All schools should still be sympathetic to a family funeral and view it as exceptional time off - even more so than a wedding because of course the timing is not chosen (sorry if that's sounds crass - I couldn't think how to put it). All Head Teachers still have full power to authorise a day off for the funeral of a close relative and would hopefully be kind and sensitive about doing so.

Bramshott Mon 07-Oct-13 14:25:18

Tiggytape - maybe "absolute right" was a bad turn of phrase. I guess what I was trying to say is that the school cannot physically stop you, nor take away your child's place, nor refer you to social services if you take your DC out of school for a small number of days (and I thought that was up to 10) each year.

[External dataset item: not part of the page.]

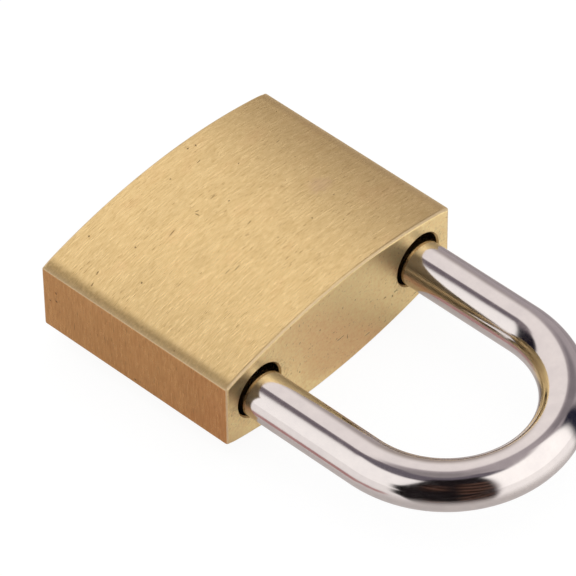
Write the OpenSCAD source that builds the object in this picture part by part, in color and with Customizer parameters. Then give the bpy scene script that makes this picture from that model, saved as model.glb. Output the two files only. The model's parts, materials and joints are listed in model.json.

What they can't do either (except in truly exceptional circumstances) is record it as authorised, or have any influence over whether the LA will fine you or not.

When we discuss this on here I think people fail to understand what schools can and can't do, and that it isn't a moral judgement rather just rules and regulations, and I was trying to cut through that!

My DDs school has always had the policy of not authorizing holidays in term time.

Every July we go to the Cotswolds on a camping trip and go to RAF Fairford air tattoo (since DD was about 7 months old she is now 7 yo)
and when she started full time school i asked for permission to take her out of school. I always had a letter back to say no and intimating there may be a fine etc we couldnt afford to go in July 2012 so DD had 100% attendance and i asked her what she had been doing in school on the one day we asked for...she said "watching cinderella and colouring in" hmm

This year i wrote a short letter to the head advising him we would be going, where we were going and what we would be doing whilst we were there. I decided that i wouldnt be asking permission to take MY DD out of school for 1 day when her attendance record is otherwise impeccable and she would literally spend the day colouring in etc whether She misses 1 day at school or not is MY decision and if they felt there would be an issue with this then i am available to discuss it further. I didnt hear from the head about it.

In your shoes OP, i would write back thanking the head for his response and advise him that your DD will not be in that day as previously advised and leave it at that.